We also note that the anticipatory repudiation argument is the basis, at least in part, for GECC's counterclaim. Neither party has addressed the counterclaim on the present motions, and this too prevents entry of final judgment in favor of plaintiff.

CONCLUSION

For the reasons stated above, partial summary judgment will be granted in favor of Plaintiff Mellon in the following respects:

1) GECC failed to make a formal declaration of default as required by the Lease Agreement, and as a result acceleration of payments and liquidated damages provisions are inapplicable.
2) Absent anticipatory repudiation, GECC's assertion in support of its draw on the Letter of Credit, that $600,000 was due and owing, was erroneous and in breach of GECC's § 5-111 warranty.
3) The independence principle and the like provision in the Letter of Credit are inapplicable and do not preclude reference to the underlying contractual documents to determine the truth of the warrantied assertions.

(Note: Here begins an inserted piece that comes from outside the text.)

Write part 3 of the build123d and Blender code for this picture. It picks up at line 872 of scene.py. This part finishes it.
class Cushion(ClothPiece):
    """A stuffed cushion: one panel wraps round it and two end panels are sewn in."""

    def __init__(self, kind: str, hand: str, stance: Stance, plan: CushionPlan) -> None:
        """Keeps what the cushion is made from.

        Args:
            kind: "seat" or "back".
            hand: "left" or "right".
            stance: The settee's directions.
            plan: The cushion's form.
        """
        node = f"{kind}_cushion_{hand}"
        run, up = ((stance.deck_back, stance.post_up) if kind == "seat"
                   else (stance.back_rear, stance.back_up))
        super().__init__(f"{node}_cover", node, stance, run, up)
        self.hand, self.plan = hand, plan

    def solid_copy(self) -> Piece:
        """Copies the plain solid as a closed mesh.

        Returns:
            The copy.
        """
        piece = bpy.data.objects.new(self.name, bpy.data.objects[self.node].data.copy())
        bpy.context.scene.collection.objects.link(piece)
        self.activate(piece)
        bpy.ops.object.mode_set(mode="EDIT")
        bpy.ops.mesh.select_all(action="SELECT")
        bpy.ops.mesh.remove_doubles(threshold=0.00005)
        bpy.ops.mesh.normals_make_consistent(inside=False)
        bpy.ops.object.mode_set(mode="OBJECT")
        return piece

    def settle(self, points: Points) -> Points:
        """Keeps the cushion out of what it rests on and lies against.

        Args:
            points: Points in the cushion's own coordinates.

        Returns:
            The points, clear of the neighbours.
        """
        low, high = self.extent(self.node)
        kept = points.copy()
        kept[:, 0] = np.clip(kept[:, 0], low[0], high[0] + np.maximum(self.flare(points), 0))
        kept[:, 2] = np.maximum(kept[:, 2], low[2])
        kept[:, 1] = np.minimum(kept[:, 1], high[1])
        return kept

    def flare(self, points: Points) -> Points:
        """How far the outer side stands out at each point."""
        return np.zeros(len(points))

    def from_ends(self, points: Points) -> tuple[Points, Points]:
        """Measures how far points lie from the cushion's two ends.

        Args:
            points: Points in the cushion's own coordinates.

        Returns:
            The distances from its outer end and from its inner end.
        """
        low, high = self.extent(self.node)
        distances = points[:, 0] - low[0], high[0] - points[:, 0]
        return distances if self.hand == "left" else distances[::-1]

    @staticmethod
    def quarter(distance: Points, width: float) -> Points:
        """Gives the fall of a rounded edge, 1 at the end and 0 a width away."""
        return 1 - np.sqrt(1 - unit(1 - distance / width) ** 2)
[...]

Nonetheless, complete summary judgment may not be entered in favor of plaintiff because plaintiff has not addressed the defense of anticipatory repudiation. Furthermore, the parties have failed to address defendant's counterclaim.

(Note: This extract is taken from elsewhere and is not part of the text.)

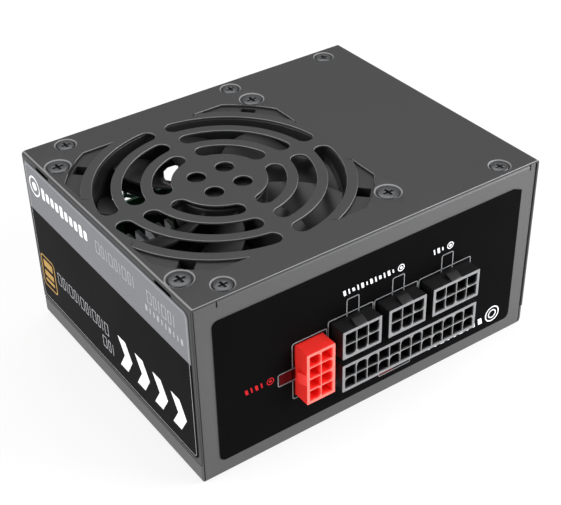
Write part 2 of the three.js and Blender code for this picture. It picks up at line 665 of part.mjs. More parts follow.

We do not know if the matter of anticipatory repudiation is susceptible to treatment on summary judgment motion in this case. Therefore we will afford counsel an opportunity to review this Opinion and to file a supplemental summary judgment motion if desired.

An appropriate Order accompanies this Opinion.

ORDER

AND NOW, this 27th day of October, 1989, in accord with the accompanying Opinion, it is hereby ORDERED that the cross motions for summary judgment are DENIED, but partial summary judgment is GRANTED in favor of plaintiff as described in the Opinion.

Either party may file a Supplemental Motion for Summary Judgment on the defense of anticipatory repudiation and/or defendant's counterclaim, with supporting brief and evidentiary material, on or before November 13, 1989. Any response with brief and evidentiary material shall be filed on or before November 27, 1989.

If no motions are forthcoming, this matter will be scheduled at a later date for Pretrial Conference and Trial.